Hay discos tan extraordinariamente brillantes que se merecen un disfrute pausado y concienzudo a partir de un ejemplar físico. De todas las flores nos sirve hoy como botón de muestra paradigmático al respecto. Lleva en circulación por las plataformas desde el último trimestre del calendario ya vencido, pero ahora nos merecemos disfrutarlo con todos los honores. Es una obra manufacturada despacio, muy despacio, y tan a conciencia que cada detalle que va sucediéndose en ella adquiere una dimensión trascendente. El resultado hemos de incorporarlo a la nómina de grandes discos históricos sobre rupturas y quebrantos sentimentales. Pudiera parecer una afirmación pomposa, pero conviene llamar a las cosas por su nombre. Aquí no hay circunloquio que valga.

 

Ha estado embarcada entre medias en proyectos de recuperación del acervo musical mexicano, homenajes a Agustín Lara o repasos al folclore latinoamericano, pero este De todas las flores que ahora nos ocupa supone la reaparición de la Natalia Lafourcade autora tras siete años de silencio, si reparamos en que el emblemático Desde la raíz se remonta ya a 2015. Por eso es tan relevante este trabajo; por eso las cosas suceden en él de manera tan cadenciosa, con el poso de la trascendencia. Por eso hay que desconectar de todo lo demás para caer en sus brazos, en sus casi 70 minutos de emoción honda, poderosa y a la vez contenida. Sin aderezos ni aspavientos, pero tan profunda como una herida sin cicatrizar.

 

Por todo ello, por esa relevancia minuciosa, el tema inaugural (Vine solita) echa a andar con una introducción de minuto y medio a cargo de un cuarteto de cuerda, casi a la manera de un preludio clásico. Al cabo, Natalia acaricia su guitarra acústica para elevar un canto que es mitad llanto y mitad oración: “A este mundo vine solita / Solita me voy a morir”. Es solo el primero de los escalofríos.

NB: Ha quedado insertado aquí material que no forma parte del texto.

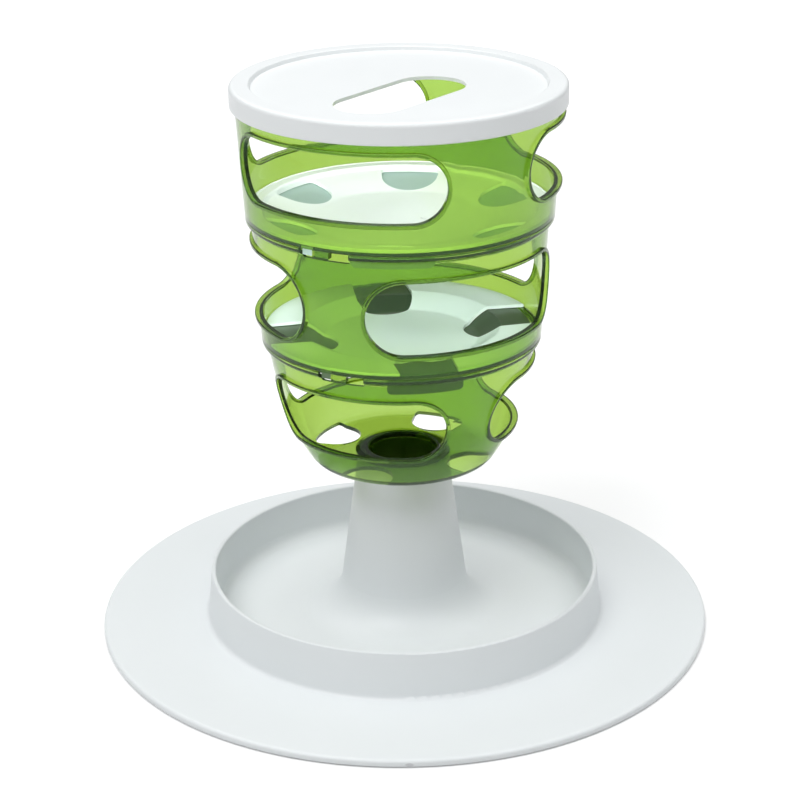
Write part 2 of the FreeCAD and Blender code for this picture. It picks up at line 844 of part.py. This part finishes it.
# Arc slot for the tray's stop pin, from its place when shut to its place when open.
def stop_slot(low, high, travel):
    inner = stop_circle_radius - stop_radius - slip_gap
    outer = stop_circle_radius + stop_radius + slip_gap
    slot = block(inner, outer, low, high, stop_angle, travel)
    for angle in (stop_angle, stop_angle + travel):
        end = Part.makeCylinder(
            stop_radius + slip_gap, high - low, FreeCAD.Vector(stop_circle_radius, 0, low))
        slot = slot.fuse(turned(end, angle_at(angle)))
    return slot


def make_shutter(top_corners, petal, travel, tabs, notch, seam, seam_radius):
    edge = shutter_radius(seam_radius)
    depth = tray_thickness + shutter_gap
    basin_under = top_corners[0][1] - depth - shutter_thickness
    rim_top = top_corners[-1][1] - depth
    rim_under = rim_top - shutter_thickness
    hub = Part.makeCylinder(
        hub_radius, hub_height + weld, FreeCAD.Vector(0, 0, basin_under - hub_height))
    low = basin_under - hub_height - overrun
    high = rim_top + overrun
    bore = Part.makeCylinder(stud_radius + pivot_gap, high - low, FreeCAD.Vector(0, 0, low))
    inner, outer = petal_ends(petal, seam_radius)
    cutters = petal_cutters(petal, inner, outer, low, high, travel)
    underside = shutter_underside(top_corners, depth + shutter_thickness, edge)
    shutter = revolved(underside + plate_surface(top_corners, depth, edge)[::-1])
    shutter = shutter.fuse(hub)
    shutter = shutter.cut(cutters + [bore, stop_slot(low, high, travel)])
    shutter = shutter.fuse([finger_tab(tab, top_corners, depth, edge) for tab in tabs])
    shutter = shutter.fuse(shutter_keys(notch, seam, seam_radius, rim_under, rim_top))
    return shutter.removeSplitter()


def make_upper_shutter():
    return make_shutter(
        upper_tray_top(), upper_petal, tray_travel["upper"], (upper_tab, upper_grip),
        upper_notch, upper_seam, upper_seam_radius)


def make_middle_shutter():
    return make_shutter(
        middle_tray_top(), middle_petal, tray_travel["middle"], (middle_tab,),
        lower_notch, lower_seam, lower_seam_radius)


def lid_slot_cutter():
    (x0, y0), (x1, y1) = lid_slot_ends
    length = math.hypot(x1 - x0, y1 - y0)
    height = lid_top - lid_bottom + overrun
    cutter = Part.makeBox(
        length, 2 * lid_slot_radius, height, FreeCAD.Vector(0, -lid_slot_radius, lid_bottom))
    for along in (0, length):
        cutter = cutter.fuse(
            Part.makeCylinder(lid_slot_radius, height, FreeCAD.Vector(along, 0, lid_bottom)))
    cutter = cutter.removeSplitter()
    bearing = math.degrees(math.atan2(y1 - y0, x1 - x0))
    cutter.rotate(FreeCAD.Vector(), FreeCAD.Vector(0, 0, 1), bearing)
    cutter.translate(FreeCAD.Vector(x0, y0, 0))
    return cutter


def make_lid():
    skirt_inner = lid_seam_radius + slip_gap
    guide_outer = lid_seam_radius - tier_wall - slip_gap
    guide_inner = guide_outer - lid_guide_wall
    guide_low = lid_seam - lid_guide_depth
    recess_radius = lid_radius - lid_rim_width
    recess = lid_top - lid_recess_depth
    lid = revolved([
        (0.0, recess - lid_plate, 0.0),
        (recess_radius + lid_plate_overlap, recess - lid_plate, edge_rounding),
        (recess_radius + lid_plate_overlap, lid_seam, edge_rounding),
        (guide_inner, lid_seam, edge_rounding),
        (guide_inner, guide_low, edge_rounding),
        (guide_outer - lid_guide_draft, guide_low, edge_rounding),
        (guide_outer, lid_seam, 0.0),
        (skirt_inner, lid_seam, edge_rounding),
        (skirt_inner, lid_bottom, edge_rounding),
        (lid_radius, lid_bottom, lid_foot_rounding),
        (lid_radius, lid_top, lid_edge_radius),
        (recess_radius + lid_recess_draft, lid_top, lid_foot_rounding),
        (recess_radius, recess, edge_rounding),
        (0.0, recess, 0.0),
    ])
    return lid.cut(lid_slot_cutter()).removeSplitter()


def main():
    nodes = {
        "base": make_base(),
        "base_pads": make_pads(),
        "lower_tier": make_lower_tier(),
        "middle_tier": make_middle_tier(),
        "upper_tier": make_upper_tier(),
        "middle_tray": make_middle_tray(),
        "upper_tray": make_upper_tray(),
        "middle_shutter": make_middle_shutter(),
        "upper_shutter": make_upper_shutter(),
        "lid": make_lid(),
    }
    os.makedirs("parts", exist_ok=True)
    for name, shape in nodes.items():
        shape.exportStep("parts/" + name + ".step")
        print(name, shape.ShapeType, len(shape.Solids), shape.isValid(), round(shape.Volume))


main()
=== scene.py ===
import math

import bpy
import bmesh
from mathutils import Matrix, Vector


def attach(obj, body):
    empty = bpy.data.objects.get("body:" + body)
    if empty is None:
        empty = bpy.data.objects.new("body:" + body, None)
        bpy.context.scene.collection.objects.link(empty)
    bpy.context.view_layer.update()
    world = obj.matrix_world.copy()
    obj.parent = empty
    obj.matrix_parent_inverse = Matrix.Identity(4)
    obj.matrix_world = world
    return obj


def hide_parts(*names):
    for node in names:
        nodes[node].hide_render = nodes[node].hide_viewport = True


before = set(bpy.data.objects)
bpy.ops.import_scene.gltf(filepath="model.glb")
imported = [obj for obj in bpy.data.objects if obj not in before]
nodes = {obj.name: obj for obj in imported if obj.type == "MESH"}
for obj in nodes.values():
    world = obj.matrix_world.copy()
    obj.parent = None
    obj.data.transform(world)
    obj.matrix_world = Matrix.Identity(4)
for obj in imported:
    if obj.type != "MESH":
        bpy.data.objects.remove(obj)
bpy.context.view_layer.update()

scene = bpy.context.scene
print("frame loaded:", len(nodes), "nodes")


# camera, from the photograph's vanishing lines
view = {
    "place": (-0.0017, -1.13078, 0.5955),
    "pitchDown": 22.22,  # degrees
    "yaw": -0.02,
    "roll": -0.69,
    "lens": 96.44,  # mm
    "sensor": 36.0,
    "near": 0.05,
    "far": 60.0,
}


def addCamera():
    data = bpy.data.cameras.new("photoCamera")
    data.lens = view["lens"]
    data.sensor_width = view["sensor"]
    data.clip_start = view["near"]
    data.clip_end = view["far"]
    camera = bpy.data.objects.new("photoCamera", data)
    scene.collection.objects.link(camera)
    turn = (Matrix.Rotation(math.radians(view["yaw"]), 4, "Z")
            @ Matrix.Rotation(math.radians(90 - view["pitchDown"]), 4, "X")
            @ Matrix.Rotation(math.radians(view["roll"]), 4, "Z"))
    camera.matrix_world = Matrix.Translation(view["place"]) @ turn
    scene.camera = camera


# a material and the few node steps that all of them use
class Tree:
    def __init__(self, name):
        self.material = bpy.data.materials.new(name)
        self.material.use_nodes = True
        self.nodes = self.material.node_tree.nodes
        self.links = self.material.node_tree.links
        self.shader = self.nodes["Principled BSDF"]
        self.out = self.nodes["Material Output"]
        self.place = self.add("ShaderNodeTexCoord").outputs["Object"]

    def add(self, kind, **values):
        node = self.nodes.new(kind)
        for key, value in values.items():
            setattr(node, key, value)
        return node

    def join(self, source, target):
        self.links.new(source, target)

    def noise(self, scale, detail, rough=0.5):
        node = self.add("ShaderNodeTexNoise")
        node.inputs["Scale"].default_value = scale
        node.inputs["Detail"].default_value = detail
        node.inputs["Roughness"].default_value = rough
        self.join(self.place, node.inputs["Vector"])
        return node.outputs["Fac"]

    def spread(self, source, low, high, fromLow=0.0, fromHigh=1.0):
        node = self.add("ShaderNodeMapRange")
        node.inputs["From Min"].default_value = fromLow
        node.inputs["From Max"].default_value = fromHigh
        node.inputs["To Min"].default_value = low
        node.inputs["To Max"].default_value = high
        self.join(source, node.inputs["Value"])
        return node.outputs["Result"]

    def mixColour(self, share, first, second):
        node = self.add("ShaderNodeMix", data_type="RGBA")
        self.join(share, node.inputs["Factor"])
        for socket, colour in ((node.inputs[6], first), (node.inputs[7], second)):
            if isinstance(colour, tuple):
                socket.default_value = colour + (1.0,)
            else:
                self.join(colour, socket)
        return node.outputs[2]

    def bump(self, height, distance, strength, under=None):
        node = self.add("ShaderNodeBump")
        node.inputs["Distance"].default_value = distance
        node.inputs["Strength"].default_value = strength
        self.join(height, node.inputs["Height"])
        if under is not None:
            self.join(under, node.inputs["Normal"])
        return node.outputs["Normal"]


# studio: white paper, an even sky, a soft light from the front left, a large one overhead,
# and two that light the trays inside the clear tiers
studio = {
    "skyTone": (0.97, 0.985, 1.0),
    "skyStrength": 0.26,
    "aim": (0.0, 0.0, 0.15),
    "keyPower": 46.0,
    "keySize": 2.4,
    "keyPlace": (-1.6, -1.9, 3.7),
    "topPower": 170.0,
    "topSize": 7.0,
    "topPlace": (0.0, 0.0, 3.2),
    "trayAim": (0.0, 0.0, 0.22),
    "fillPower": 56.0,
    "fillSize": 1.2,
    "fillPlace": (-0.5, -2.3, 1.7),
    "filled": ("middle_tray", "upper_tray", "middle_shutter", "upper_shutter"),
    "windowPower": 36.0,
    "windowSize": 0.5,
    "windowPlace": (0.05, -2.2, 0.98),
    "windowed": ("middle_tray", "upper_tray"),
    "clearBounces": 24,  # enough for rays that cross all the clear walls
    "plainBounces": 6,
}

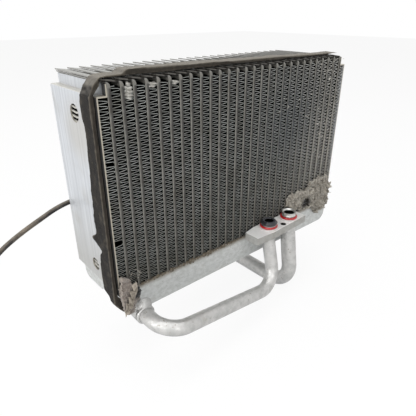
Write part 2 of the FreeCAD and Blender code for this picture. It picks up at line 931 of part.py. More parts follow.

Llegarán mucho más. Porque este no es un trabajo desde la raíz, sino desde las mismísimas entrañas. Una obra que duele y conmueve a partes iguales. Que refleja la vida y afronta la muerte; la biológica y también, de paso, esa muerte en vida que tantas veces representa el desamor.

 

Importan mucho los espacios, la holgura temporal, los silencios. Estas 12 canciones no se conforman con la excelencia propia, sino que generan un ecosistema, un microclima emocional. Se trata de una hechicería en toda regla, así que conviene subrayar el nombre de los máximos culpables. Al menos de los tres más involucrados en la faena: el inquieto Adan Jodorowsky, en tiempos también Adanowski, en facetas de coproductor; el inconfundible guitarrista Marc Ribot, que solo se involucra en episodios trascendentales, y ese niñito veracruzano de 20 años que responde al nombre de Emiliano Dorantes y que no sabemos de qué extraño planeta aterrizó: a duras penas se nos ocurren apenas terrícolas que puedan ejercer como pianista y director musical a esa edad y con esa prestancia.

 

Y así se suceden los episodios, de manera cadenciosa, triste y elegantísima, con todo el poso de lo que fue llamado a perdurar. Compone Lafourcade con la profundidad e inteligencia de una viejita prodigiosa y muy sabia, por más que su carnet nos insista en que ni siquiera alcanzó a cumplir la primavera número 40. Desliza boleros eternos, baladas descarnadas, cumbias, sones y sambas. Se acerca a la bossa con Caminar bonito, y acaba encallando en la amargura para la lindísima y desolada Que te vaya bonito Nicolás, que sirve como estación términi de este viaje jalonado de lágrimas y arañazos. Tremendo todo, en la mejor de las acepciones.